Les travaux commencèrent par des terrassements. Il fallait faire place nette, pour élever un nouvel édifice sur un plan plus vaste. Les fondations restées en terre, les débris calcinés de l'ancien temple, devaient, préalablement à tout travail, être enlevés. Les ouvriers surveillés par Alypius et par le gouverneur de la province, un grand nombre de Juifs qui s'étaient offerts spontanément, s'y appliquèrent avec ardeur. Des femmes mêmes, en grande toilette, servaient les ouvriers, et emportaient de la terre dans les plis de leurs robes. Les chrétiens observaient en silence cet effort pour la glorification de leurs ennemis et la ruine de leur foi. Ils voyaient les Juifs passer près d'eux, et leur jeter des regards menaçants ou railleurs. Ceux-ci se croyaient revenus au temps des prophètes. Ils se sentaient, pour la première fois depuis trois siècles, assurés de l'avenir. Savourant d'avance leur triomphe, ils annonçaient aux chrétiens leur volonté de prendre sur eux la revanche de tous les maux que les Romains avaient fait souffrir à leur peuple. Les chrétiens ne paraissaient pas s'être effrayés : ils avaient foi dans les promesses divines. L'évêque de Jérusalem, Cyrille, les excitait à cette foi : il annonçait que l'oracle du Sauveur continuerait de s'accomplir, et que du temple pas une pierre ne resterait. On remarquait que les ouvriers païens et juifs semblaient, dans le moment même, travailler à le rendre vrai à la lettre, puisqu'ils enlevaient tout ce qui restait encore des pierres de l'ancien temple, afin de niveler l'emplacement du nouveau[45].
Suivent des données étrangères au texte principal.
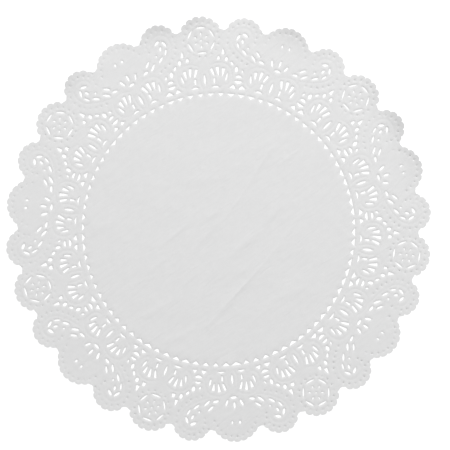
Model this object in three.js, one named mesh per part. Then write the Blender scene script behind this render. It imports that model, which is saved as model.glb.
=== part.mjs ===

Les travaux se poursuivirent au milieu de grands troubles atmosphériques. On était dans cette période de tremblements de terre qui causa tant de ruines pendant les derniers mois de 362 et une partie de 363. C'est à ce moment qu'en Palestine, en Phénicie, en Syrie, plusieurs cités furent à demi détruites. On cite parmi elles Nicopolis, Neapolis, Éleuthéropolis et Gaza. Il y eut, en certains lieux, de tels soulèvements du sol, que la mer envahit ses rivages et inonda des quartiers de villes[46]. A Jérusalem, le sol, subissant le contrecoup de ces secousses, devint mouvant. Dès les premiers terrassements, il causa aux ouvriers de nombreux mécomptes. Plus d'une fois, le matin, ceux-ci trouvèrent comblées par des éboulements les tranchées qu'ils avaient ouvertes la veille. Un tremblement de terre se fit sentir aussi à Jérusalem, et renversa un portique, sous lequel un grand nombre de terrassiers juifs s'étaient réfugiés : beaucoup périrent écrasés, d'autres s'abritèrent en grande hâte dans une église voisine. Malgré ces désastres, les travaux continuaient : la ténacité juive, l'obstination païenne, semblaient lutter avec la nature déchaînée. Mais bientôt un phénomène plus terrible se produisit. Les écrivains chrétiens le racontent[47] : le témoignage impartial et désintéressé d'Ammien Marcellin confirme leur récit. Au moment, écrit-il, où Alypius, aidé du gouverneur de la province, pressait le plus les travaux, de terribles globes de flammes, sortant à nombreuses reprises autour des fondations, rendirent la place inaccessible aux ouvriers et en brûlèrent même plusieurs. Et c'est ainsi que, les éléments s'y opposant tout à fait, l'entreprise dut être abandonnée[48].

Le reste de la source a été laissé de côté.